Let me just start by saying after early November I won't have medical, so any treatment to whatever I have will probably (sadly) stop after that.
I am currently 22 years old, and this started when I was about 10 or 11. My dad asked me to grab him scissors for this thing he was working on, and on my way back to him I lost my sight like tunnel vision, the sounds around me got muddled and I dropped to the ground started to shake violently for about 3-4 seconds. My dad yelled at me to get over to him, he thought I was joking around, I tried to tell him I wasn't, but he didn't believe me, so I kept all my incidences to myself from that moment on.

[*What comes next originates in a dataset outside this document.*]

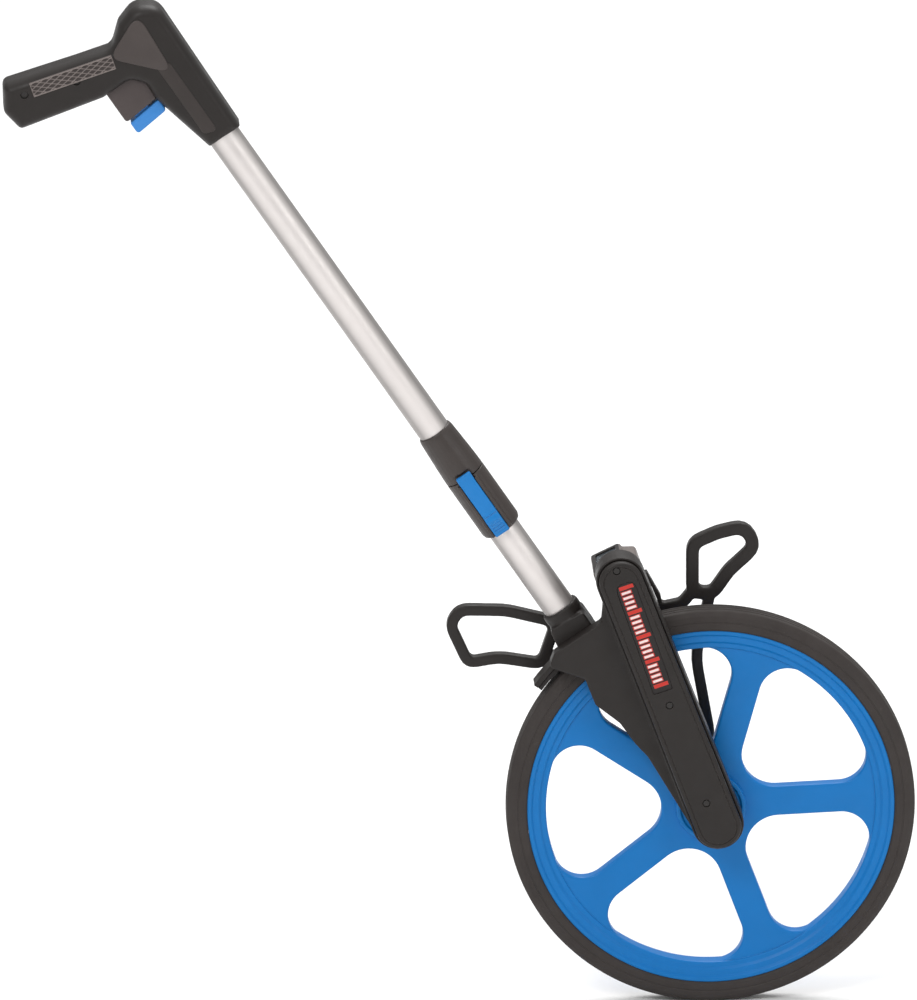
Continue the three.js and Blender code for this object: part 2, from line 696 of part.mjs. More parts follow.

Everyone I've told about this just told me I got up to fast and it happens to everyone. It wasn't until I watched this show that told me when you get seizures you lose vision and sound goes away for a while.
Ever since that day something of the same sorts have been happening at least 15-30 times a year, randomly spaced within the year. This year and last they have been happening more frequently. within this week I experienced this about 4 times.
Let me describe what I usually feel: there is a dull pain in my frontal lobe. I lose my vision first, it just sort of fades until I can't see anything, then my body goes ridged, sometimes I'll just drop or sometimes I'll have enough control over my body to put down whatever I'm holding and grab onto something or fall over nicely on a couch or bed. My heart is racing and there is a little bit of pressure on my temples and pain around my eyes as if I'm straining to see. Then I begin to shake sometimes violently sometimes only a little. And sometimes I'm still able to stand, but my legs and arms twitch. I wait until my vision comes back and my limbs stop moving, then I take deep breathes to calm my heart and slowly get up and I continue on my day feeling fine, but there is sometimes that I hear a ringing in my ears for a little while after the episodes happen. These usually last about 5-15 seconds. Sometimes I can repress it, like I feel it's about to happen and I focus on my breathing, my vision blurs a little, then it goes away. I don't know if that's what I'm really doing, but it feels like I am.
Apart of me has always suspected it was some kind of seizure, but I never wanted to really know, not until the circumstances in my life makes me want to know that I am okay, that I still have years to enjoy life. (sorry for the depression)
I know I should see a doctor, but I just want to ask forums if they have any other advice other than seeing a doctor or if they know more about what I could possibly have.